Updated: Friday, 30 Oct 2009, 6:43 PM EDT
Published : Friday, 30 Oct 2009, 6:43 PM EDT
Reported By: Tacoma Newsome | Edited By: Leigha Baugham
17-year-old Kristina Sales said her memory about January 13, 2009 is non-existent.
"I don't remember anything. All I remember is the weekend before and I just remember waking up in the hospital," said Sales.
Sales she did remember fighting to live. "I remember a couple of my therapists and I remember hearing that I had a lot of visitors but I could only remember my last visitor," said Sales.
Sales was on her way to Chamblee High School the morning of the attack and was left for dead in the middle of the road.
Sales' mother said she had just dropped the teen off across the street from a bus stop, but Kristina Sales never made it. A car came out of nowhere and hit her.
"Had he gone straight, he wouldn't have hit her, but the car, and I say this, I don't believe it was intentional, but the car, it went over to hit her and when it hit her, she went up in the air," said Sales' mother Chanda Shannon.
Shannon said after the car struck her daughter, the driver drove off. "He stopped, the man stopped, and he looked and he waited and then he drove off."
Sales was rushed to Grady Hospital and the prognosis was not good.
"They didn't think she was [going to] do well. They didn't think she, they were actually saying to me, they suggested nursing homes for her," said Sales.
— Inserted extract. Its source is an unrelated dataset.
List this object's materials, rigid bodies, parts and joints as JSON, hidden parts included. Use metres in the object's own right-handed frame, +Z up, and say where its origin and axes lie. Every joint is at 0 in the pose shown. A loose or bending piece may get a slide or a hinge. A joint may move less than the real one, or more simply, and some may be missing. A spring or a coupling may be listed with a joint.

Sales had a broken pelvis, fractured vertebrae in her neck and a severe brain injury. The teen was in a coma for nearly a month.
"Though I do know there were a lot of people to help me, coming out of a coma, the only people I remember [were] my mom and my dad," said Sales.
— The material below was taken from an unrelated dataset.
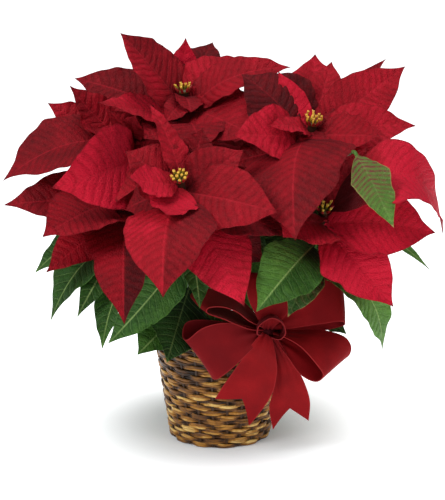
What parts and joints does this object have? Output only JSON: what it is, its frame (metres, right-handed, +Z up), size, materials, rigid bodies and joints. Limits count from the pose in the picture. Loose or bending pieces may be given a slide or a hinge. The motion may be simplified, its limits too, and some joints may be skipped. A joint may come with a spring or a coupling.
{
  "type": "potted poinsettia",
  "caption": "Red poinsettia in a grower's pot, standing in a round woven wicker basket with a red ribbon bow wired to the front of the rim.",
  "frame": {"origin": "centre of the basket's flat underside, on the plane it stands on", "axes": "+Z up, -Y towards the front with the bow, +X to the right seen from the front"},
  "size_m": [0.4525, 0.3863, 0.4282],
  "materials": {
    "bract": "velvety deep red bract",
    "leaf": "soft satin green leaf and stem",
    "flower": "waxy yellow green",
    "wicker": "varnished split cane, golden and brown strands",
    "pot": "thin black plastic",
    "soil": "damp peat",
    "ribbon": "red velvet ribbon",
    "wire": "green florist's wire"
  },
  "bodies": {
    "root": {"wicker_basket": "wicker", "grower_pot": "pot", "potting_soil": "soil", "leafy_stems_left": "leaf", "leafy_stems_middle": "leaf", "leafy_stems_right": "leaf", "bracts_A": "bract", "bracts_B": "bract", "bracts_C": "bract", "bracts_D": "bract", "bracts_E": "bract", "bracts_F": "bract", "bracts_G": "bract", "bracts_H": "bract", "bracts_I": "bract", "flowers_A": "flower", "flowers_B": "flower", "flowers_C": "flower", "flowers_D": "flower", "flowers_E": "flower", "flowers_F": "flower", "flowers_G": "flower", "flowers_H": "flower", "flowers_I": "flower", "bow_ribbon": "ribbon", "bow_wire": "wire"}
  },
  "joints": []
}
Nine months later, Sales' parents are still by her side. Sales' mother makes sure she takes her medicine daily and helps her perform eye exercises to restore her sight.
Sales is back at Chamblee High School, even anchoring the schools news program.
Though her recovery so far is remarkable, Sales still has quite a road ahead of her and the teen regularly attends physical and speech therapy.
"She's come a long way, she's a very lucky girl," said physical therapist Katherine Schaffer.
There are some challenges associated with Sales' type of brain injury. Sales' short term memory, doing things in order and being able to tune out distractions have suffered. Sales' sessions in therapy are geared toward helping her will all of the challenges.
The driver who hit Sales turned himself in the day after the accident. A grand jury indicted 48-year-old Virgil Harvey on felony hit-and-run charges.
Sales and her mother said they prayed for him but focus on the lessons they've learned and the teen's future.
"I want people to believe that there is hope and just keep believing because they told me that she wouldn't make it. They said she wouldn't make it and she did," said Shannon. "I believe that everything happens for a reason. If he said it, he'll do it and I do believe that god will make a way."